The non-negotiables: thorough project due diligence, a specialist EB-5 attorney, and realistic expectations about cost and timeline. Cut corners on any of these and the savings will cost you far more in the long run.

What is the minimum investment for an EB-5 visa in 2026?

In 2026, the minimum investment is $800,000 in a Targeted Employment Area (TEA) — rural counties or high-unemployment urban census tracts — and $1,050,000 everywhere else. These thresholds were set by the EB-5 Reform and Integrity Act of 2022 and are subject to periodic inflation adjustments.

How long does the EB-5 process take from start to green card?

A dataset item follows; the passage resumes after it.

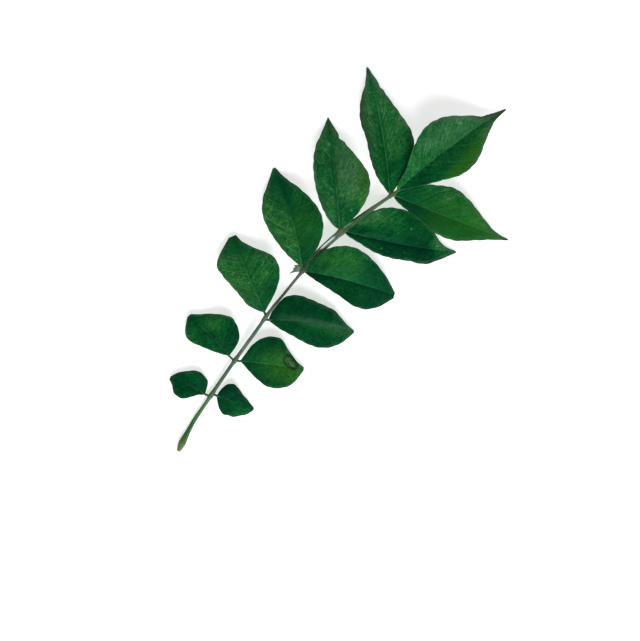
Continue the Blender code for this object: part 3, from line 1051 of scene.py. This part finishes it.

For most investors filing I-526E today, expect 2–4 years to conditional green card approval, plus an additional 2 years before filing I-829 to remove conditions. Total timeline to a permanent green card is typically 4–7 years, though rural and high-unemployment set-aside categories can move faster.

What is a Regional Center and do I have to use one?

A Regional Center is a USCIS-designated investment vehicle that pools investor capital into commercial projects. Using one lets you count indirect and induced jobs toward the 10-job requirement, which makes compliance much easier. Direct investment — running your own business — is also allowed but requires 10 directly employed U.S. workers.

What happens if my EB-5 project fails?

If the underlying commercial project fails, you could lose all or part of your investment capital. Your immigration petition may also be jeopardized if job-creation requirements are not met. This is why thorough due diligence — independent legal and financial review — before committing capital is non-negotiable.

Are there EB-5 priority date backlogs for investors from South Korea?

As of 2026, South Korean nationals face little to no priority date backlog for EB-5. Unlike investors from China and India — who wait a decade or more in some categories — Koreans are generally in 'Current' status and can expect significantly faster processing once I-526E is approved.